Exercise requirements: All entries must be extracted exactly, with nothing added or dropped.

Dataset content:
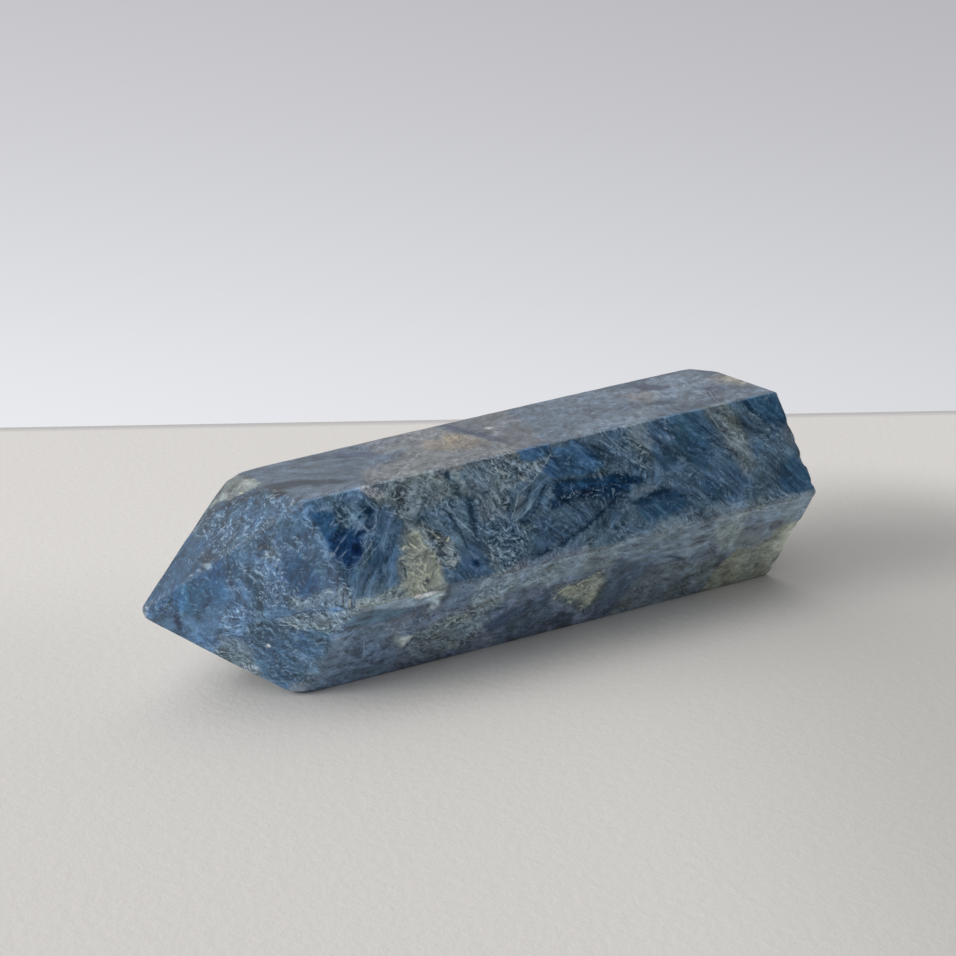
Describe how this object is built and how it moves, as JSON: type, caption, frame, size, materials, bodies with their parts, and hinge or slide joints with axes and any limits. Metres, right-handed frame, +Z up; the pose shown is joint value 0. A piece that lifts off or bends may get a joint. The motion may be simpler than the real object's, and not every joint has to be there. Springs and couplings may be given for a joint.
{
  "type": "polished kyanite point",
  "caption": "Polished kyanite point: a tapered hexagonal prism of blue-grey stone with a faceted tip and a flat sawn foot, lying on its side.",
  "frame": {"origin": "under the middle of the stone's bounding box, on the plane it rests on", "axes": "+X along the stone from the point to the sawn foot, +Z up from the prism face it lies on"},
  "size_m": [0.0796, 0.0268, 0.0234],
  "materials": {
    "kyanite": "polished, mottled deep blue to grey-green with cream patches and pale crinkled veins"
  },
  "bodies": {
    "root": {"kyanite_point": "kyanite"}
  },
  "joints": []
}
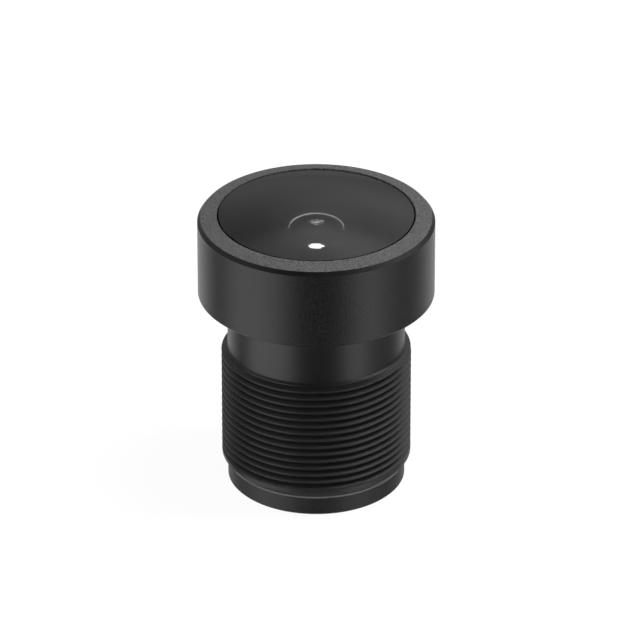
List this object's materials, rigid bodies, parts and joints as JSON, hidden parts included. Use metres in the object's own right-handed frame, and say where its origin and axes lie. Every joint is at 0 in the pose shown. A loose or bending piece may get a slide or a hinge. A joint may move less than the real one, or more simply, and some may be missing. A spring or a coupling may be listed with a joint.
{
  "type": "board camera lens",
  "caption": "Turned black anodised lens barrel with a wide flanged head, a domed wide-angle front glass, a fine mounting thread and a stack of glass elements inside.",
  "frame": {"origin": "centre of the rear end face, on the optical axis, where the lens rests when it stands upright", "axes": "+Z along the optical axis, from the rear end to the domed front glass; the piece is turned, so +X and +Y differ only in that the rear retaining ring's spanner slot runs along X"},
  "size_m": [0.015, 0.0148, 0.0194],
  "materials": {
    "black_anodised": "black anodised, fine grit-blasted head over a smooth turned neck, thread and collar",
    "blasted_anodised": "black anodised, grit-blasted face with a polished outer chamfer",
    "inner_anodised": "matt black anodised",
    "coated_glass": "polished optical glass with an antireflection coating and blackened ground edges",
    "filter_glass": "flat polished glass with an infrared cut coating",
    "black_film": "matt black film",
    "seal_rubber": "black rubber"
  },
  "bodies": {
    "root": {"barrel": "black_anodised", "front_retaining_ring": "blasted_anodised", "front_element": "coated_glass", "front_seal_ring": "seal_rubber", "front_light_shield": "black_film", "second_element": "coated_glass", "baffle_spacer": "inner_anodised", "third_element": "coated_glass", "middle_light_shield": "black_film", "stop_spacer": "inner_anodised", "aperture_stop": "inner_anodised", "doublet_light_shield": "black_film", "doublet_front_element": "coated_glass", "doublet_rear_element": "coated_glass", "rear_light_shield": "black_film", "rear_spacer": "inner_anodised", "rear_element": "coated_glass", "rear_retaining_ring": "inner_anodised", "ir_cut_filter": "filter_glass", "filter_retaining_ring": "inner_anodised"}
  },
  "joints": []
}
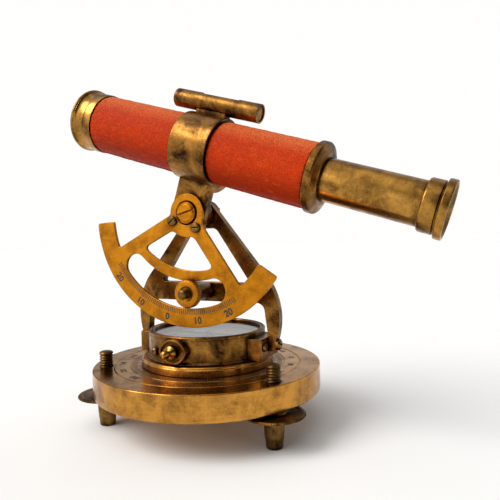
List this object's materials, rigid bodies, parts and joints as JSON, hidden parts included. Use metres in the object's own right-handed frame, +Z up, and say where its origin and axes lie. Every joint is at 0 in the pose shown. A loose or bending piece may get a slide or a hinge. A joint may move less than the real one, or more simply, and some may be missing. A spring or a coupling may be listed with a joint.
{
  "type": "sighting telescope",
  "caption": "Brass alidade: a leather-wrapped draw telescope with vertical arc and spirit level on a standard over a compass and a levelling base.",
  "frame": {"origin": "on the base's axis, in the plane the three feet rest on", "axes": "+Z up, +X towards the eyepiece side, the vertical arc faces -Y"},
  "size_m": [0.1862, 0.1215, 0.1715],
  "materials": {
    "base_brass": "brushed antique brass",
    "dark_brass": "darkened antique brass",
    "gold_brass": "satin orange brass",
    "tube_brass": "polished antique brass",
    "screw_metal": "oxidised brass, turned",
    "leather": "grained leather",
    "dial_face": "white enamel",
    "needle_steel": "blued steel",
    "glass": "clear",
    "black_inside": "matte black"
  },
  "bodies": {
    "base": {"base_plate": "base_brass", "centre_spindle": "dark_brass", "spindle_washer": "screw_metal", "spindle_screw": "screw_metal"},
    "turntable": {"turntable": "base_brass", "compass_housing": "dark_brass", "compass_bezel": "dark_brass", "compass_glass": "glass", "compass_dial": "dial_face", "needle_pivot": "screw_metal", "lug_left": "dark_brass", "lug_right": "dark_brass", "lug_screws": "screw_metal", "standard_frame": "dark_brass", "frame_screw_left": "screw_metal", "frame_screw_right": "screw_metal", "azimuth_boss": "dark_brass", "housing_screw": "screw_metal", "pivot_spacer": "dark_brass", "pivot_screw": "gold_brass", "pivot_nut": "dark_brass", "pivot_washer": "dark_brass", "clamp_stud": "screw_metal", "clamp_sleeve": "dark_brass"},
    "needle": {"compass_needle": "needle_steel", "needle_cap": "needle_steel"},
    "azimuth_clamp": {"azimuth_clamp_screw": "tube_brass"},
    "altitude_clamp": {"clamp_knob": "gold_brass"},
    "telescope": {"trunnion_bracket": "dark_brass", "sector": "gold_brass", "sector_screws": "screw_metal", "collar": "dark_brass", "main_tube": "tube_brass", "leather_front": "leather", "leather_rear": "leather", "objective_bell": "tube_brass", "objective_lens": "glass", "objective_ring": "tube_brass", "end_ring": "dark_brass", "tube_stop": "black_inside", "level_tube": "dark_brass", "level_vial": "glass", "level_front_cap": "dark_brass", "level_rear_cap": "dark_brass", "level_saddle": "dark_brass"},
    "draw": {"draw_tube": "tube_brass", "draw_stop_ring": "tube_brass", "eye_collar": "tube_brass", "eye_cup": "tube_brass", "eye_lens": "glass", "field_lens": "glass"},
    "levelling_1": {"levelling_screw_1": "screw_metal", "levelling_knob_1": "dark_brass"},
    "levelling_2": {"levelling_screw_2": "screw_metal", "levelling_knob_2": "dark_brass"},
    "levelling_3": {"levelling_screw_3": "screw_metal", "levelling_knob_3": "dark_brass"}
  },
  "joints": [
    {"name": "azimuth_turn", "type": "hinge", "parent": "base", "child": "turntable", "pos_m": [0, 0, 0.0315], "axis": [0, 0, 1], "continuous": true},
    {"name": "needle_swing", "type": "hinge", "parent": "turntable", "child": "needle", "pos_m": [0, 0, 0.0423], "axis": [0, 0, 1], "continuous": true},
    {"name": "azimuth_clamp_turn", "type": "hinge", "parent": "turntable", "child": "azimuth_clamp", "pos_m": [0.0001, -0.033, 0.0402], "axis": [0, -1, 0], "range_deg": [0, 180]},
    {"name": "altitude_clamp_turn", "type": "hinge", "parent": "turntable", "child": "altitude_clamp", "pos_m": [0.0015, -0.0195, 0.0658], "axis": [0, -1, 0], "range_deg": [0, 180]},
    {"name": "telescope_tilt", "type": "hinge", "parent": "turntable", "child": "telescope", "pos_m": [0, -0.0145, 0.1044], "axis": [0, 1, 0], "range_deg": [-52, 23]},
    {"name": "draw_slide", "type": "slide", "parent": "telescope", "child": "draw", "axis": [0.9542, 0, -0.299], "range_m": [-0.034, 0.01]},
    {"name": "levelling_turn_1", "type": "hinge", "parent": "base", "child": "levelling_1", "pos_m": [0.04585, -0.02187, 0.023], "axis": [0, 0, 1], "continuous": true},
    {"name": "levelling_turn_2", "type": "hinge", "parent": "base", "child": "levelling_2", "pos_m": [-0.00399, 0.05064, 0.023], "axis": [0, 0, 1], "continuous": true},
    {"name": "levelling_turn_3", "type": "hinge", "parent": "base", "child": "levelling_3", "pos_m": [-0.04187, -0.02877, 0.023], "axis": [0, 0, 1], "continuous": true}
  ]
}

Answer for this exercise:
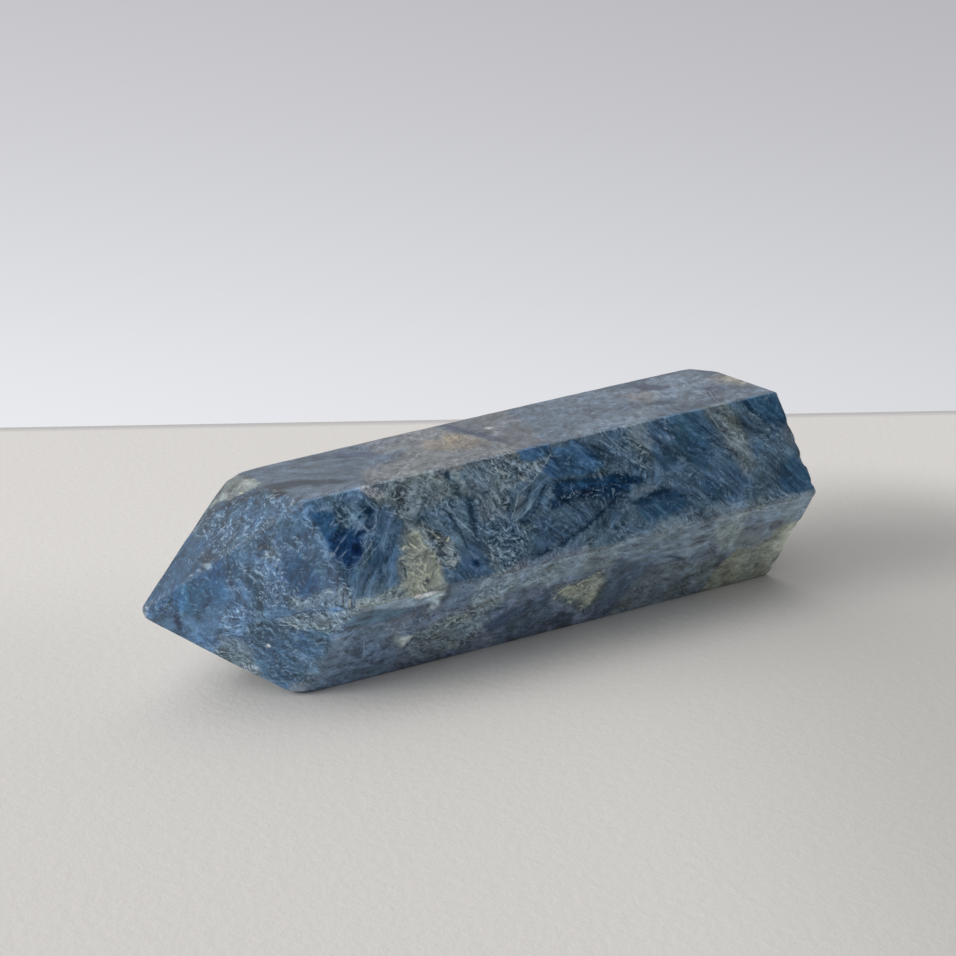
Describe how this object is built and how it moves, as JSON: type, caption, frame, size, materials, bodies with their parts, and hinge or slide joints with axes and any limits. Metres, right-handed frame, +Z up; the pose shown is joint value 0. A piece that lifts off or bends may get a joint. The motion may be simpler than the real object's, and not every joint has to be there. Springs and couplings may be given for a joint.
{
  "type": "polished kyanite point",
  "caption": "Polished kyanite point: a tapered hexagonal prism of blue-grey stone with a faceted tip and a flat sawn foot, lying on its side.",
  "frame": {"origin": "under the middle of the stone's bounding box, on the plane it rests on", "axes": "+X along the stone from the point to the sawn foot, +Z up from the prism face it lies on"},
  "size_m": [0.0796, 0.0268, 0.0234],
  "materials": {
    "kyanite": "polished, mottled deep blue to grey-green with cream patches and pale crinkled veins"
  },
  "bodies": {
    "root": {"kyanite_point": "kyanite"}
  },
  "joints": []
}
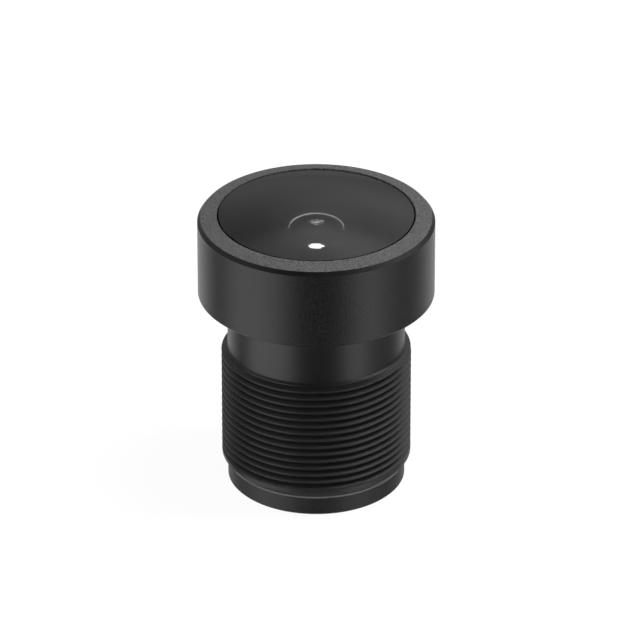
List this object's materials, rigid bodies, parts and joints as JSON, hidden parts included. Use metres in the object's own right-handed frame, and say where its origin and axes lie. Every joint is at 0 in the pose shown. A loose or bending piece may get a slide or a hinge. A joint may move less than the real one, or more simply, and some may be missing. A spring or a coupling may be listed with a joint.
{
  "type": "board camera lens",
  "caption": "Turned black anodised lens barrel with a wide flanged head, a domed wide-angle front glass, a fine mounting thread and a stack of glass elements inside.",
  "frame": {"origin": "centre of the rear end face, on the optical axis, where the lens rests when it stands upright", "axes": "+Z along the optical axis, from the rear end to the domed front glass; the piece is turned, so +X and +Y differ only in that the rear retaining ring's spanner slot runs along X"},
  "size_m": [0.015, 0.0148, 0.0194],
  "materials": {
    "black_anodised": "black anodised, fine grit-blasted head over a smooth turned neck, thread and collar",
    "blasted_anodised": "black anodised, grit-blasted face with a polished outer chamfer",
    "inner_anodised": "matt black anodised",
    "coated_glass": "polished optical glass with an antireflection coating and blackened ground edges",
    "filter_glass": "flat polished glass with an infrared cut coating",
    "black_film": "matt black film",
    "seal_rubber": "black rubber"
  },
  "bodies": {
    "root": {"barrel": "black_anodised", "front_retaining_ring": "blasted_anodised", "front_element": "coated_glass", "front_seal_ring": "seal_rubber", "front_light_shield": "black_film", "second_element": "coated_glass", "baffle_spacer": "inner_anodised", "third_element": "coated_glass", "middle_light_shield": "black_film", "stop_spacer": "inner_anodised", "aperture_stop": "inner_anodised", "doublet_light_shield": "black_film", "doublet_front_element": "coated_glass", "doublet_rear_element": "coated_glass", "rear_light_shield": "black_film", "rear_spacer": "inner_anodised", "rear_element": "coated_glass", "rear_retaining_ring": "inner_anodised", "ir_cut_filter": "filter_glass", "filter_retaining_ring": "inner_anodised"}
  },
  "joints": []
}
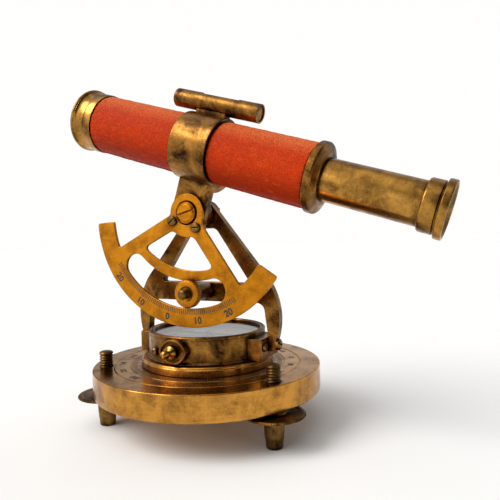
List this object's materials, rigid bodies, parts and joints as JSON, hidden parts included. Use metres in the object's own right-handed frame, +Z up, and say where its origin and axes lie. Every joint is at 0 in the pose shown. A loose or bending piece may get a slide or a hinge. A joint may move less than the real one, or more simply, and some may be missing. A spring or a coupling may be listed with a joint.
{
  "type": "sighting telescope",
  "caption": "Brass alidade: a leather-wrapped draw telescope with vertical arc and spirit level on a standard over a compass and a levelling base.",
  "frame": {"origin": "on the base's axis, in the plane the three feet rest on", "axes": "+Z up, +X towards the eyepiece side, the vertical arc faces -Y"},
  "size_m": [0.1862, 0.1215, 0.1715],
  "materials": {
    "base_brass": "brushed antique brass",
    "dark_brass": "darkened antique brass",
    "gold_brass": "satin orange brass",
    "tube_brass": "polished antique brass",
    "screw_metal": "oxidised brass, turned",
    "leather": "grained leather",
    "dial_face": "white enamel",
    "needle_steel": "blued steel",
    "glass": "clear",
    "black_inside": "matte black"
  },
  "bodies": {
    "base": {"base_plate": "base_brass", "centre_spindle": "dark_brass", "spindle_washer": "screw_metal", "spindle_screw": "screw_metal"},
    "turntable": {"turntable": "base_brass", "compass_housing": "dark_brass", "compass_bezel": "dark_brass", "compass_glass": "glass", "compass_dial": "dial_face", "needle_pivot": "screw_metal", "lug_left": "dark_brass", "lug_right": "dark_brass", "lug_screws": "screw_metal", "standard_frame": "dark_brass", "frame_screw_left": "screw_metal", "frame_screw_right": "screw_metal", "azimuth_boss": "dark_brass", "housing_screw": "screw_metal", "pivot_spacer": "dark_brass", "pivot_screw": "gold_brass", "pivot_nut": "dark_brass", "pivot_washer": "dark_brass", "clamp_stud": "screw_metal", "clamp_sleeve": "dark_brass"},
    "needle": {"compass_needle": "needle_steel", "needle_cap": "needle_steel"},
    "azimuth_clamp": {"azimuth_clamp_screw": "tube_brass"},
    "altitude_clamp": {"clamp_knob": "gold_brass"},
    "telescope": {"trunnion_bracket": "dark_brass", "sector": "gold_brass", "sector_screws": "screw_metal", "collar": "dark_brass", "main_tube": "tube_brass", "leather_front": "leather", "leather_rear": "leather", "objective_bell": "tube_brass", "objective_lens": "glass", "objective_ring": "tube_brass", "end_ring": "dark_brass", "tube_stop": "black_inside", "level_tube": "dark_brass", "level_vial": "glass", "level_front_cap": "dark_brass", "level_rear_cap": "dark_brass", "level_saddle": "dark_brass"},
    "draw": {"draw_tube": "tube_brass", "draw_stop_ring": "tube_brass", "eye_collar": "tube_brass", "eye_cup": "tube_brass", "eye_lens": "glass", "field_lens": "glass"},
    "levelling_1": {"levelling_screw_1": "screw_metal", "levelling_knob_1": "dark_brass"},
    "levelling_2": {"levelling_screw_2": "screw_metal", "levelling_knob_2": "dark_brass"},
    "levelling_3": {"levelling_screw_3": "screw_metal", "levelling_knob_3": "dark_brass"}
  },
  "joints": [
    {"name": "azimuth_turn", "type": "hinge", "parent": "base", "child": "turntable", "pos_m": [0, 0, 0.0315], "axis": [0, 0, 1], "continuous": true},
    {"name": "needle_swing", "type": "hinge", "parent": "turntable", "child": "needle", "pos_m": [0, 0, 0.0423], "axis": [0, 0, 1], "continuous": true},
    {"name": "azimuth_clamp_turn", "type": "hinge", "parent": "turntable", "child": "azimuth_clamp", "pos_m": [0.0001, -0.033, 0.0402], "axis": [0, -1, 0], "range_deg": [0, 180]},
    {"name": "altitude_clamp_turn", "type": "hinge", "parent": "turntable", "child": "altitude_clamp", "pos_m": [0.0015, -0.0195, 0.0658], "axis": [0, -1, 0], "range_deg": [0, 180]},
    {"name": "telescope_tilt", "type": "hinge", "parent": "turntable", "child": "telescope", "pos_m": [0, -0.0145, 0.1044], "axis": [0, 1, 0], "range_deg": [-52, 23]},
    {"name": "draw_slide", "type": "slide", "parent": "telescope", "child": "draw", "axis": [0.9542, 0, -0.299], "range_m": [-0.034, 0.01]},
    {"name": "levelling_turn_1", "type": "hinge", "parent": "base", "child": "levelling_1", "pos_m": [0.04585, -0.02187, 0.023], "axis": [0, 0, 1], "continuous": true},
    {"name": "levelling_turn_2", "type": "hinge", "parent": "base", "child": "levelling_2", "pos_m": [-0.00399, 0.05064, 0.023], "axis": [0, 0, 1], "continuous": true},
    {"name": "levelling_turn_3", "type": "hinge", "parent": "base", "child": "levelling_3", "pos_m": [-0.04187, -0.02877, 0.023], "axis": [0, 0, 1], "continuous": true}
  ]
}